The biggest act of degradation in the film actually comes at the expense of Ned Beatty! Jackie Gleason makes Ned pull down his pants in front of Pryor and Scotty Schwartz, just to prove how powerful he is. That's some Neil Labute shit right there.
Oh, and did I mention racism...?
In a plot point that I didn't
recall from childhood, Jackie Gleason's character holds a fundraiser for the KKK...!
Um... WTF, 1982? Richard Pryor and Scotty Schwartz break it up and the fundraiser devolves into a pie-throwing fiasco. Hooray!
All right, admittedly the movie's a bit all over the place. But nostalgia aside, there's some good in it. Some really broad, obvious comedy... that kinda works BECAUSE it's so obvious.
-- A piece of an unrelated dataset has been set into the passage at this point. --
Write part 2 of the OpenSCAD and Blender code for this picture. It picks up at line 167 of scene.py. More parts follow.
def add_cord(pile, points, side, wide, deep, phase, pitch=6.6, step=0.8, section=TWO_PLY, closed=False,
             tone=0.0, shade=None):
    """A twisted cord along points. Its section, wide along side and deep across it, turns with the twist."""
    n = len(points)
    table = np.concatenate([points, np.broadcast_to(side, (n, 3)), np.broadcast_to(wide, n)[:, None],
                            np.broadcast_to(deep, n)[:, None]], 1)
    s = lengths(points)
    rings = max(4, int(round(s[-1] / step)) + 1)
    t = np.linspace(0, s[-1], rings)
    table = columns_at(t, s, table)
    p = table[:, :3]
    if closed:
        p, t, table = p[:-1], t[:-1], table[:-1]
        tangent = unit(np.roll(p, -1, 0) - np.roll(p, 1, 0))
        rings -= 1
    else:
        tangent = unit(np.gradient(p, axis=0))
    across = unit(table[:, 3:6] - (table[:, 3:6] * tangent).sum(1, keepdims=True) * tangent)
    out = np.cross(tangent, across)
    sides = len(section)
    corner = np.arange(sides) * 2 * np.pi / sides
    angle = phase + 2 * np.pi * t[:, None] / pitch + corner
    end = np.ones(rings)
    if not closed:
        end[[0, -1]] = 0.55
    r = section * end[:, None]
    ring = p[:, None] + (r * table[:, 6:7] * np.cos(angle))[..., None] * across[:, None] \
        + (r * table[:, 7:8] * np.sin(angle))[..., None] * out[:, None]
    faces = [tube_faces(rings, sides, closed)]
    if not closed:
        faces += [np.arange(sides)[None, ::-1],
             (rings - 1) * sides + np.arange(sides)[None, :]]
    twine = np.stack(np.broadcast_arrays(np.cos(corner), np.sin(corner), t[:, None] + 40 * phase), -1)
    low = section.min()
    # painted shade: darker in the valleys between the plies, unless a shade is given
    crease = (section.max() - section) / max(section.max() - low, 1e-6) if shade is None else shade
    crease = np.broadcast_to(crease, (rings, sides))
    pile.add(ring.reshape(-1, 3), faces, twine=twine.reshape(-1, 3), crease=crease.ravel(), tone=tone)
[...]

When Jackie Gleason shows off an elaborate domino display that he's created, you can see the subsequent gag coming from ten miles away... which sorta makes it funnier.
There was talk of Adam Sandler's company doing a remake of "The Toy"
a few years back. Who knows where that stands now. It's sorta the bleak nature of the industry that these things can appear on the radar and disappear like fucking UFOs. If it did get remade with Sandler and his buddies, I wouldn't have high hopes. I like Sandler but his movies tend to be lacking. Watch "The Toy" and then watch "Mr. Deeds"
... Steven Brill
is no Richard Donner
(Yes, this was a long entry about "The Toy".)